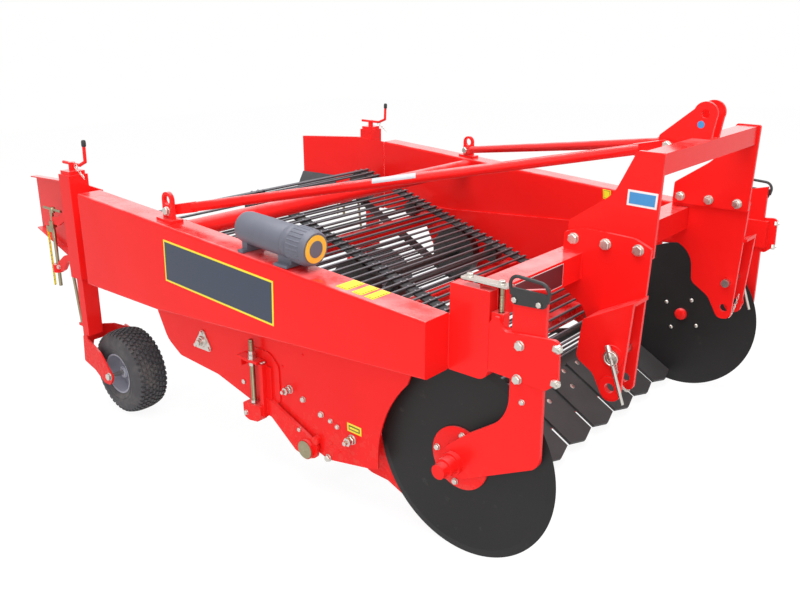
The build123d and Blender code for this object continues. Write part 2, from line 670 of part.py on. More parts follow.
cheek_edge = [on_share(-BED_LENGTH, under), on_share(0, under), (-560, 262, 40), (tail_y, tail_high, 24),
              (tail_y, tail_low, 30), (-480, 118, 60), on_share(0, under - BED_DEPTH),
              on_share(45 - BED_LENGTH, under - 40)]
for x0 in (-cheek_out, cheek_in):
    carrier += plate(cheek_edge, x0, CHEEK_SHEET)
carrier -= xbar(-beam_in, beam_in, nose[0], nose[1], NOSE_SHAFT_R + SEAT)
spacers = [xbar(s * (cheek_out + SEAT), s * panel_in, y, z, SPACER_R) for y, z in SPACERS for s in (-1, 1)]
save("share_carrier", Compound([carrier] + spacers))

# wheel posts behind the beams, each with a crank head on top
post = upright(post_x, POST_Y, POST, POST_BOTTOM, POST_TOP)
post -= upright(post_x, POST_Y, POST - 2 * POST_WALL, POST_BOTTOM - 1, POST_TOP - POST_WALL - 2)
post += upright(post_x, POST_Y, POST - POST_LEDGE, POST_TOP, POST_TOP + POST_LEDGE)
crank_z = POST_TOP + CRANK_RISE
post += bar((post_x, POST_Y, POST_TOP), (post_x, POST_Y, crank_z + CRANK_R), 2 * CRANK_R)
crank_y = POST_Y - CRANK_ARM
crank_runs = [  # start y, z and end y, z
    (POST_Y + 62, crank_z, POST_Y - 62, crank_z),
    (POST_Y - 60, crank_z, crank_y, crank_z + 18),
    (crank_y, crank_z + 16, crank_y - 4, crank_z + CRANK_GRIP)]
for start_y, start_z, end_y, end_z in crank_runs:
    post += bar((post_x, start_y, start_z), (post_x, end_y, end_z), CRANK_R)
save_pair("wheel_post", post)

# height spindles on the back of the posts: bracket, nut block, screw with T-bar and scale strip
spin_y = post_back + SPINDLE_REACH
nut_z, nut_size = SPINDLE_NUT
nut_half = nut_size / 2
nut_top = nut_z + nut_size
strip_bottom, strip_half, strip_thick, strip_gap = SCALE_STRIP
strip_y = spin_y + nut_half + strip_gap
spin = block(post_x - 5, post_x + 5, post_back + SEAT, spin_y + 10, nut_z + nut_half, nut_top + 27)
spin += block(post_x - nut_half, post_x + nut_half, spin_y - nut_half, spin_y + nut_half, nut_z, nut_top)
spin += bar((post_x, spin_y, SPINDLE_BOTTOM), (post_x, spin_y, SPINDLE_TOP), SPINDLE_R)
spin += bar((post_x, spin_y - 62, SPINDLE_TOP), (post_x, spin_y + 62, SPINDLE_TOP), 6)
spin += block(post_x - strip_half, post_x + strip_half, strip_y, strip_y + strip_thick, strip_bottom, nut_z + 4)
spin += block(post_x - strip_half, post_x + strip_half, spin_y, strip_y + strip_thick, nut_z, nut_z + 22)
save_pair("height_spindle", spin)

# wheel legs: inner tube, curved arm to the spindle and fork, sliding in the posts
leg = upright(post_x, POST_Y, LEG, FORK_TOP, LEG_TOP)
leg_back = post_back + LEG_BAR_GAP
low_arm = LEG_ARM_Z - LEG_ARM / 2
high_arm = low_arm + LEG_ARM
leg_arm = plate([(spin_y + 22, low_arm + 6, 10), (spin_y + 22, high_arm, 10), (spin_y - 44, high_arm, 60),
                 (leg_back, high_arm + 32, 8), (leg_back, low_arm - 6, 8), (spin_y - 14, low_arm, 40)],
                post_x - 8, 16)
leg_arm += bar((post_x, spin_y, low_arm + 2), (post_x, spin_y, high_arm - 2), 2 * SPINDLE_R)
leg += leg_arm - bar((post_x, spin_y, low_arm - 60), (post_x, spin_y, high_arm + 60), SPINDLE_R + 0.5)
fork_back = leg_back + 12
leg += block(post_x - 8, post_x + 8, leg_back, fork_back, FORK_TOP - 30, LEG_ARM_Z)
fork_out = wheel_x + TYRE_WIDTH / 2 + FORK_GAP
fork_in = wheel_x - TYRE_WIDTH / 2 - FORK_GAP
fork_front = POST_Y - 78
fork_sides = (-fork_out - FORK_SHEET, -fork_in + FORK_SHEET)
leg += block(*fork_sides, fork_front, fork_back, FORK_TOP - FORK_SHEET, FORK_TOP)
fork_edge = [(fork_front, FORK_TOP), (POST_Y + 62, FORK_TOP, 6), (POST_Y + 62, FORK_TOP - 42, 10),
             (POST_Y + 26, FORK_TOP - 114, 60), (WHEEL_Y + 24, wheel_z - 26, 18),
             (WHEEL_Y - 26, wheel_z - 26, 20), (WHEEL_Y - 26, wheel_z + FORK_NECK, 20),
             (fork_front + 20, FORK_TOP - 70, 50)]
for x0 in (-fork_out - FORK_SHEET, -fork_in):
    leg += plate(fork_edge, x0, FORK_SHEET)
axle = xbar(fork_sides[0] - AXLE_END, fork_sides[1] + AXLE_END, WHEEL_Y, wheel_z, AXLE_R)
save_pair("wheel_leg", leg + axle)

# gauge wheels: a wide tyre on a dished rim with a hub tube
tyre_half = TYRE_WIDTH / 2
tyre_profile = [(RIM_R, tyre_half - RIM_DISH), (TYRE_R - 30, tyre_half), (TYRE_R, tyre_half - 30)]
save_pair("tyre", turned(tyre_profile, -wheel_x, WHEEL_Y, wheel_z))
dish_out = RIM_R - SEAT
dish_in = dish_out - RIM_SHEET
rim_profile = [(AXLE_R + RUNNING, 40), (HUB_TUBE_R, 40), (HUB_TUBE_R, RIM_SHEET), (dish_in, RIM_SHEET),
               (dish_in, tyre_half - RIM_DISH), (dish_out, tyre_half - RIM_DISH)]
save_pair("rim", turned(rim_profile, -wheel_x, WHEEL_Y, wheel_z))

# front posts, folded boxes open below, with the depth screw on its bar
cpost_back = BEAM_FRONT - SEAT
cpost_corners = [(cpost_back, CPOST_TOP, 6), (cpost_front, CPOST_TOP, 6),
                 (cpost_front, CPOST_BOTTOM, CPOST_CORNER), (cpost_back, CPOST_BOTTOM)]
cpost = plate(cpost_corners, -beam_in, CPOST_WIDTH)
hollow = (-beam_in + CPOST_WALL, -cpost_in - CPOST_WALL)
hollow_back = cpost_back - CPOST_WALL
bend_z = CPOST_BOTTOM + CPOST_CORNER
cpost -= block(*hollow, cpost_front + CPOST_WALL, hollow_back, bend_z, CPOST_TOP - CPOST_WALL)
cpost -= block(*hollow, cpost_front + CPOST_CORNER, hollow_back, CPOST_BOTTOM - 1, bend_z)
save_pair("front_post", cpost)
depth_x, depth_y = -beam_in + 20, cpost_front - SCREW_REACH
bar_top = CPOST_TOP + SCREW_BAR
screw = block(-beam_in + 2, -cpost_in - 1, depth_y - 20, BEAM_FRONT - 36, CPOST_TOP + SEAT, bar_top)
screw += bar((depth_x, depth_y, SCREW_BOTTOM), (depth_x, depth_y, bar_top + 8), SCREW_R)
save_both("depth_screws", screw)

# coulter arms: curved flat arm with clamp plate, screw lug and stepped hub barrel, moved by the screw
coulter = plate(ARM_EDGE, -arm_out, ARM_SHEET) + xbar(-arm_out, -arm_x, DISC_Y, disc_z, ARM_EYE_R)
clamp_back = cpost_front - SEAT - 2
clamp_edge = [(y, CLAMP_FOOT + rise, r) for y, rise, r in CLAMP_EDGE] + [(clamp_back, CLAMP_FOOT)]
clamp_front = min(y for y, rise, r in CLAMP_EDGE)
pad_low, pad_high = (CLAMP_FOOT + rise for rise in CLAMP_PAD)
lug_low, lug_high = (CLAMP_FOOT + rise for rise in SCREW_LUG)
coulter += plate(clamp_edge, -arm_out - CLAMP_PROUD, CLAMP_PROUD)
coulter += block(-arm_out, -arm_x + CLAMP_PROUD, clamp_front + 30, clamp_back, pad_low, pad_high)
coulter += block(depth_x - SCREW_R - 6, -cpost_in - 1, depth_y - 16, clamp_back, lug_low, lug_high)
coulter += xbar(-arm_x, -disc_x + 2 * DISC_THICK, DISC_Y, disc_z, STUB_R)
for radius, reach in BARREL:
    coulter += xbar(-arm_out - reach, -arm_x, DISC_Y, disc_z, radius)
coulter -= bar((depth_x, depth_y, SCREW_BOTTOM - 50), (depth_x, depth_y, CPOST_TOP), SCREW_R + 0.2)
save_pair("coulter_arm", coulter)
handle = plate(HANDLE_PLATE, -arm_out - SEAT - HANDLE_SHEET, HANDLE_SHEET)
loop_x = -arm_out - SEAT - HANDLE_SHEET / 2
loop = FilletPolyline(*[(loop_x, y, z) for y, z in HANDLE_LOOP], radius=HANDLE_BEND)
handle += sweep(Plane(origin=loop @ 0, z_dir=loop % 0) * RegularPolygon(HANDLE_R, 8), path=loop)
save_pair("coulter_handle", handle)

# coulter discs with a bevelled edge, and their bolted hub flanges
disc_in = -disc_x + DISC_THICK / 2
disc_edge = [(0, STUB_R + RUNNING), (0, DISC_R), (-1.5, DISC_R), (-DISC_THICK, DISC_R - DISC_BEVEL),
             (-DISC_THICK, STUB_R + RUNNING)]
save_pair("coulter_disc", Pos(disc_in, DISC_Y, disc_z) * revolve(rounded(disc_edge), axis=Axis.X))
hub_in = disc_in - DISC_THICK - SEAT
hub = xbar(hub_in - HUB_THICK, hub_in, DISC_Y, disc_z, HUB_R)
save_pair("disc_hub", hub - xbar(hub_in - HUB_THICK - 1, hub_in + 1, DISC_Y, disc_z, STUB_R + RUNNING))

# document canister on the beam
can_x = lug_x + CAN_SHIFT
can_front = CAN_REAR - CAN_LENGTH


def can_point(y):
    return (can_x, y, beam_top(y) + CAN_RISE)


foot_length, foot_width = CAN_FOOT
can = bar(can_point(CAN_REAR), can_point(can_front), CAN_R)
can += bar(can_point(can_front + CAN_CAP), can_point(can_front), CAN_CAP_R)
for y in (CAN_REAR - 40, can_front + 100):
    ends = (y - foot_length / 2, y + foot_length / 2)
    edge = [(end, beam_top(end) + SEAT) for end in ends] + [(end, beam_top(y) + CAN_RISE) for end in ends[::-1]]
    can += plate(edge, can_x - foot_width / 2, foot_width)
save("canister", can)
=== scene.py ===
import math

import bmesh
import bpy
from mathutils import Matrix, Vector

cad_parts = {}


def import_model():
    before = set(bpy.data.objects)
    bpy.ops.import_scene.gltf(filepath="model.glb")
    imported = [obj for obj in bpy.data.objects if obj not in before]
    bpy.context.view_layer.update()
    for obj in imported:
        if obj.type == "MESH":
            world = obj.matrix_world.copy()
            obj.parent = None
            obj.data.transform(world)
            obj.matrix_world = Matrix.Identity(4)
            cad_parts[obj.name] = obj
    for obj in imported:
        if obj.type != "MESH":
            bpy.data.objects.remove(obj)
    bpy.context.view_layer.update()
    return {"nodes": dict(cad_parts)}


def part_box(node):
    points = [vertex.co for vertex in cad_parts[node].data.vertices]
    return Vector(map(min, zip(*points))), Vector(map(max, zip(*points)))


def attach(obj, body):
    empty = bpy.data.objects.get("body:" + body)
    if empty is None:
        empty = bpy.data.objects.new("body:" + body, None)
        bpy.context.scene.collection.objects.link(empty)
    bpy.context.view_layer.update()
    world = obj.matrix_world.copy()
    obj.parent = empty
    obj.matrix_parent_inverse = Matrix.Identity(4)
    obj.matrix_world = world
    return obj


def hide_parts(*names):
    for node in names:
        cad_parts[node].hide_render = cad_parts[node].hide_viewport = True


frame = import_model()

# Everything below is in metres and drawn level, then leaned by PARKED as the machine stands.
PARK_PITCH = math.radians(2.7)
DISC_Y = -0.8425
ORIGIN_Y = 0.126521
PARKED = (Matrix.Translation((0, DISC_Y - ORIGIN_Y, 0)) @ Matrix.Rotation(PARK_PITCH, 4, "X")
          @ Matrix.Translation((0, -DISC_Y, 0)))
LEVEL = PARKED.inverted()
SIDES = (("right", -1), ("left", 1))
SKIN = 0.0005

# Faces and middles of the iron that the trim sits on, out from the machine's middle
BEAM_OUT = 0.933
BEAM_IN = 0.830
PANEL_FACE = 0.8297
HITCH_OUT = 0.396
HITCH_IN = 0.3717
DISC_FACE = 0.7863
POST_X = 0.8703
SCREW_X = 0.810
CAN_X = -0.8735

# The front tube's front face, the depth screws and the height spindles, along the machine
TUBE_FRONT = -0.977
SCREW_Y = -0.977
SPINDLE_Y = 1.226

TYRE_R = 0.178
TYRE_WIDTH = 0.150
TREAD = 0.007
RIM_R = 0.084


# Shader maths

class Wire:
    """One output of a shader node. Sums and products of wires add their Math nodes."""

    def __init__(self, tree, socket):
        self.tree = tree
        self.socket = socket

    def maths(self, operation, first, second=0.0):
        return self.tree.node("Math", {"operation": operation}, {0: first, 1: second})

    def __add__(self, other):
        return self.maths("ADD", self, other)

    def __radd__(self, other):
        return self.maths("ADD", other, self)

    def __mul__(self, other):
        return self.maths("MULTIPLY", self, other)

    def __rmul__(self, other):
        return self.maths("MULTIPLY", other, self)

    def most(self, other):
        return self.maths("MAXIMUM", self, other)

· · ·

Aim of the task
Look through the data above. Find each line with the string "Identity" and copy it.

Reply
            obj.matrix_world = Matrix.Identity(4)
    obj.matrix_parent_inverse = Matrix.Identity(4)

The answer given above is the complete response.